What the task requires: Would you restate all the data that follows, word for word?

Data lines:

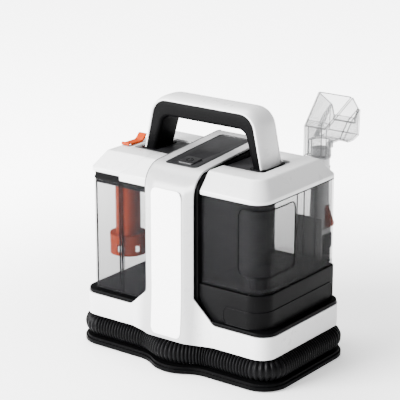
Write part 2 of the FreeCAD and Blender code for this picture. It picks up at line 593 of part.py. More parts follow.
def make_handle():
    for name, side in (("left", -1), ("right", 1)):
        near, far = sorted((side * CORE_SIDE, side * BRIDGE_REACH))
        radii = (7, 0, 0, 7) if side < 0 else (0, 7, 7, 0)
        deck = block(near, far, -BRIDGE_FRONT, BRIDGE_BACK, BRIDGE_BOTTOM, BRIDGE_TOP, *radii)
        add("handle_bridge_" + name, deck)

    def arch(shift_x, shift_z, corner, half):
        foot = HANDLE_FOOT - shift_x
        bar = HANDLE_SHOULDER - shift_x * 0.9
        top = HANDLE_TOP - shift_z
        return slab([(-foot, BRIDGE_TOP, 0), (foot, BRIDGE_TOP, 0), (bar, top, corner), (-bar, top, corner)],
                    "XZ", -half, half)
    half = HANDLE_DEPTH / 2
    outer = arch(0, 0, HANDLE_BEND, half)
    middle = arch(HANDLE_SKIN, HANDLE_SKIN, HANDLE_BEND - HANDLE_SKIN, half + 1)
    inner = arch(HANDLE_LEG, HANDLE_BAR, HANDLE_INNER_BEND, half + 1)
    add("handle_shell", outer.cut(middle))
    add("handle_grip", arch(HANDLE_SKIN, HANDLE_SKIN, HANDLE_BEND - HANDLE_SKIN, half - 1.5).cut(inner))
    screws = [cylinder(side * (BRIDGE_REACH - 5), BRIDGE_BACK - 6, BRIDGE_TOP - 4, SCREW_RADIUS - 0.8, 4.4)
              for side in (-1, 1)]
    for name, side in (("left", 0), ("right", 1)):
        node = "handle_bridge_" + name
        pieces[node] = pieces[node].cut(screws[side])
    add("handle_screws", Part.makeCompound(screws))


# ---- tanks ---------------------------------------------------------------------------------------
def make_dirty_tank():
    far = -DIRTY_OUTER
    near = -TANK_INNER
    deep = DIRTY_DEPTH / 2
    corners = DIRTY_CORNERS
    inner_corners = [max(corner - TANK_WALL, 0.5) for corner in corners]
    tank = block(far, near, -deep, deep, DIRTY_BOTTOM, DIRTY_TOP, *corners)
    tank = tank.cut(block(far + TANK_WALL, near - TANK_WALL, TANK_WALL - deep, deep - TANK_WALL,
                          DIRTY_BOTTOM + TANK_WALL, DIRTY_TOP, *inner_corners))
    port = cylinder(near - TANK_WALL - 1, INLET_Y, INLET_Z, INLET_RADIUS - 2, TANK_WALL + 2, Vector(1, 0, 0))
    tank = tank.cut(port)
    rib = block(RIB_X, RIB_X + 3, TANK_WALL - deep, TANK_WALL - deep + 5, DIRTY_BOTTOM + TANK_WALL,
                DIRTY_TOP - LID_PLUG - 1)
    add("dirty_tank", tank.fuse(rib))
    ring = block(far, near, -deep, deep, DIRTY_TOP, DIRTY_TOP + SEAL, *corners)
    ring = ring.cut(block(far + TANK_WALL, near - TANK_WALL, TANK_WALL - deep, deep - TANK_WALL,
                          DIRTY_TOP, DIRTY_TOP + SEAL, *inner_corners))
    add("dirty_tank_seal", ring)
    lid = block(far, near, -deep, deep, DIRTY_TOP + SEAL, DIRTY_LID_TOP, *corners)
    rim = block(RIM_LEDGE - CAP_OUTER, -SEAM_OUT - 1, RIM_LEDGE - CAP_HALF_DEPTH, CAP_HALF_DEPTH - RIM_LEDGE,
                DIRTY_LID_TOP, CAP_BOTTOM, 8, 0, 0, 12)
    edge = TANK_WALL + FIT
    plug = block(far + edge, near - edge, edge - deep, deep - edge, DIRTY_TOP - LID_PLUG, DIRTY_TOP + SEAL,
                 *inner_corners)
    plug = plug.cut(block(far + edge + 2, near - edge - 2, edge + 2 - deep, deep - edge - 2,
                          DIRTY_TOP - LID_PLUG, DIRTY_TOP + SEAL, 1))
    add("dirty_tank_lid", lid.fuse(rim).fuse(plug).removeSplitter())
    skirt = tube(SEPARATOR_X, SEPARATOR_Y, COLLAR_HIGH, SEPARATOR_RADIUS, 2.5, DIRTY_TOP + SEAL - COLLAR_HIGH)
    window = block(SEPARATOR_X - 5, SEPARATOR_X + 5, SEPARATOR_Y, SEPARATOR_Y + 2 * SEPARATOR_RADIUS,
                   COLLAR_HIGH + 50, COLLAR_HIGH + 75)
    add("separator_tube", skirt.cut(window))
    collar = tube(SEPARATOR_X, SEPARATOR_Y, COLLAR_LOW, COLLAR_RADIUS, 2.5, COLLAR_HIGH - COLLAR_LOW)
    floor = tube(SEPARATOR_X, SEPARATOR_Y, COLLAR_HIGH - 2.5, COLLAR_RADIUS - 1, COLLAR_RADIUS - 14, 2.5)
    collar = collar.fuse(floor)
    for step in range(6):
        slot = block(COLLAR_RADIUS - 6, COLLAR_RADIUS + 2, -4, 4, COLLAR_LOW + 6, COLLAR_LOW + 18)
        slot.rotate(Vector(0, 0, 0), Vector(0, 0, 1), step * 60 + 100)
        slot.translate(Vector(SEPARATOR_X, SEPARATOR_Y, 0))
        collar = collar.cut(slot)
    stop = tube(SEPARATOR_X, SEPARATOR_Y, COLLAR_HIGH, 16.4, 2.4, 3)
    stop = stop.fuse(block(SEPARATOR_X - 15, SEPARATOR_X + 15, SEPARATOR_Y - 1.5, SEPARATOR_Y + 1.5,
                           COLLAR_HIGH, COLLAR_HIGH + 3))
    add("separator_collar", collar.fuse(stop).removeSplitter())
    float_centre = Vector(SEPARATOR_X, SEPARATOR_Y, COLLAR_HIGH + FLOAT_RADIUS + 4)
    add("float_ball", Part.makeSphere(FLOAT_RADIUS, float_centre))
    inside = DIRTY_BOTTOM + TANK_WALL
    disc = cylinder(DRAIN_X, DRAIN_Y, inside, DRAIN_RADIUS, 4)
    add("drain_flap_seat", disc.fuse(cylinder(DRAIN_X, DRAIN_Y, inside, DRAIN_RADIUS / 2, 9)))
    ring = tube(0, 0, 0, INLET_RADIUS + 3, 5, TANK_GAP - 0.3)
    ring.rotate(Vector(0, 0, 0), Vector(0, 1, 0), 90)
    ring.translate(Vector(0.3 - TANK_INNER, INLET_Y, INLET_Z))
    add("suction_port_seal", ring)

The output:
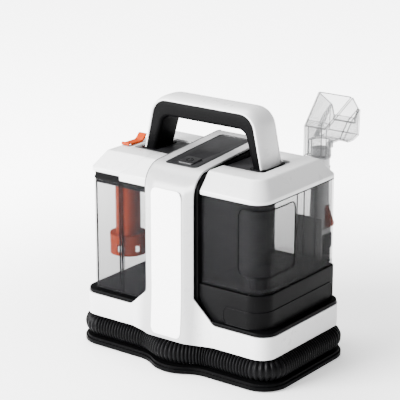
Write part 2 of the FreeCAD and Blender code for this picture. It picks up at line 593 of part.py. More parts follow.
def make_handle():
    for name, side in (("left", -1), ("right", 1)):
        near, far = sorted((side * CORE_SIDE, side * BRIDGE_REACH))
        radii = (7, 0, 0, 7) if side < 0 else (0, 7, 7, 0)
        deck = block(near, far, -BRIDGE_FRONT, BRIDGE_BACK, BRIDGE_BOTTOM, BRIDGE_TOP, *radii)
        add("handle_bridge_" + name, deck)

    def arch(shift_x, shift_z, corner, half):
        foot = HANDLE_FOOT - shift_x
        bar = HANDLE_SHOULDER - shift_x * 0.9
        top = HANDLE_TOP - shift_z
        return slab([(-foot, BRIDGE_TOP, 0), (foot, BRIDGE_TOP, 0), (bar, top, corner), (-bar, top, corner)],
                    "XZ", -half, half)
    half = HANDLE_DEPTH / 2
    outer = arch(0, 0, HANDLE_BEND, half)
    middle = arch(HANDLE_SKIN, HANDLE_SKIN, HANDLE_BEND - HANDLE_SKIN, half + 1)
    inner = arch(HANDLE_LEG, HANDLE_BAR, HANDLE_INNER_BEND, half + 1)
    add("handle_shell", outer.cut(middle))
    add("handle_grip", arch(HANDLE_SKIN, HANDLE_SKIN, HANDLE_BEND - HANDLE_SKIN, half - 1.5).cut(inner))
    screws = [cylinder(side * (BRIDGE_REACH - 5), BRIDGE_BACK - 6, BRIDGE_TOP - 4, SCREW_RADIUS - 0.8, 4.4)
              for side in (-1, 1)]
    for name, side in (("left", 0), ("right", 1)):
        node = "handle_bridge_" + name
        pieces[node] = pieces[node].cut(screws[side])
    add("handle_screws", Part.makeCompound(screws))


# ---- tanks ---------------------------------------------------------------------------------------
def make_dirty_tank():
    far = -DIRTY_OUTER
    near = -TANK_INNER
    deep = DIRTY_DEPTH / 2
    corners = DIRTY_CORNERS
    inner_corners = [max(corner - TANK_WALL, 0.5) for corner in corners]
    tank = block(far, near, -deep, deep, DIRTY_BOTTOM, DIRTY_TOP, *corners)
    tank = tank.cut(block(far + TANK_WALL, near - TANK_WALL, TANK_WALL - deep, deep - TANK_WALL,
                          DIRTY_BOTTOM + TANK_WALL, DIRTY_TOP, *inner_corners))
    port = cylinder(near - TANK_WALL - 1, INLET_Y, INLET_Z, INLET_RADIUS - 2, TANK_WALL + 2, Vector(1, 0, 0))
    tank = tank.cut(port)
    rib = block(RIB_X, RIB_X + 3, TANK_WALL - deep, TANK_WALL - deep + 5, DIRTY_BOTTOM + TANK_WALL,
                DIRTY_TOP - LID_PLUG - 1)
    add("dirty_tank", tank.fuse(rib))
    ring = block(far, near, -deep, deep, DIRTY_TOP, DIRTY_TOP + SEAL, *corners)
    ring = ring.cut(block(far + TANK_WALL, near - TANK_WALL, TANK_WALL - deep, deep - TANK_WALL,
                          DIRTY_TOP, DIRTY_TOP + SEAL, *inner_corners))
    add("dirty_tank_seal", ring)
    lid = block(far, near, -deep, deep, DIRTY_TOP + SEAL, DIRTY_LID_TOP, *corners)
    rim = block(RIM_LEDGE - CAP_OUTER, -SEAM_OUT - 1, RIM_LEDGE - CAP_HALF_DEPTH, CAP_HALF_DEPTH - RIM_LEDGE,
                DIRTY_LID_TOP, CAP_BOTTOM, 8, 0, 0, 12)
    edge = TANK_WALL + FIT
    plug = block(far + edge, near - edge, edge - deep, deep - edge, DIRTY_TOP - LID_PLUG, DIRTY_TOP + SEAL,
                 *inner_corners)
    plug = plug.cut(block(far + edge + 2, near - edge - 2, edge + 2 - deep, deep - edge - 2,
                          DIRTY_TOP - LID_PLUG, DIRTY_TOP + SEAL, 1))
    add("dirty_tank_lid", lid.fuse(rim).fuse(plug).removeSplitter())
    skirt = tube(SEPARATOR_X, SEPARATOR_Y, COLLAR_HIGH, SEPARATOR_RADIUS, 2.5, DIRTY_TOP + SEAL - COLLAR_HIGH)
    window = block(SEPARATOR_X - 5, SEPARATOR_X + 5, SEPARATOR_Y, SEPARATOR_Y + 2 * SEPARATOR_RADIUS,
                   COLLAR_HIGH + 50, COLLAR_HIGH + 75)
    add("separator_tube", skirt.cut(window))
    collar = tube(SEPARATOR_X, SEPARATOR_Y, COLLAR_LOW, COLLAR_RADIUS, 2.5, COLLAR_HIGH - COLLAR_LOW)
    floor = tube(SEPARATOR_X, SEPARATOR_Y, COLLAR_HIGH - 2.5, COLLAR_RADIUS - 1, COLLAR_RADIUS - 14, 2.5)
    collar = collar.fuse(floor)
    for step in range(6):
        slot = block(COLLAR_RADIUS - 6, COLLAR_RADIUS + 2, -4, 4, COLLAR_LOW + 6, COLLAR_LOW + 18)
        slot.rotate(Vector(0, 0, 0), Vector(0, 0, 1), step * 60 + 100)
        slot.translate(Vector(SEPARATOR_X, SEPARATOR_Y, 0))
        collar = collar.cut(slot)
    stop = tube(SEPARATOR_X, SEPARATOR_Y, COLLAR_HIGH, 16.4, 2.4, 3)
    stop = stop.fuse(block(SEPARATOR_X - 15, SEPARATOR_X + 15, SEPARATOR_Y - 1.5, SEPARATOR_Y + 1.5,
                           COLLAR_HIGH, COLLAR_HIGH + 3))
    add("separator_collar", collar.fuse(stop).removeSplitter())
    float_centre = Vector(SEPARATOR_X, SEPARATOR_Y, COLLAR_HIGH + FLOAT_RADIUS + 4)
    add("float_ball", Part.makeSphere(FLOAT_RADIUS, float_centre))
    inside = DIRTY_BOTTOM + TANK_WALL
    disc = cylinder(DRAIN_X, DRAIN_Y, inside, DRAIN_RADIUS, 4)
    add("drain_flap_seat", disc.fuse(cylinder(DRAIN_X, DRAIN_Y, inside, DRAIN_RADIUS / 2, 9)))
    ring = tube(0, 0, 0, INLET_RADIUS + 3, 5, TANK_GAP - 0.3)
    ring.rotate(Vector(0, 0, 0), Vector(0, 1, 0), 90)
    ring.translate(Vector(0.3 - TANK_INNER, INLET_Y, INLET_Z))
    add("suction_port_seal", ring)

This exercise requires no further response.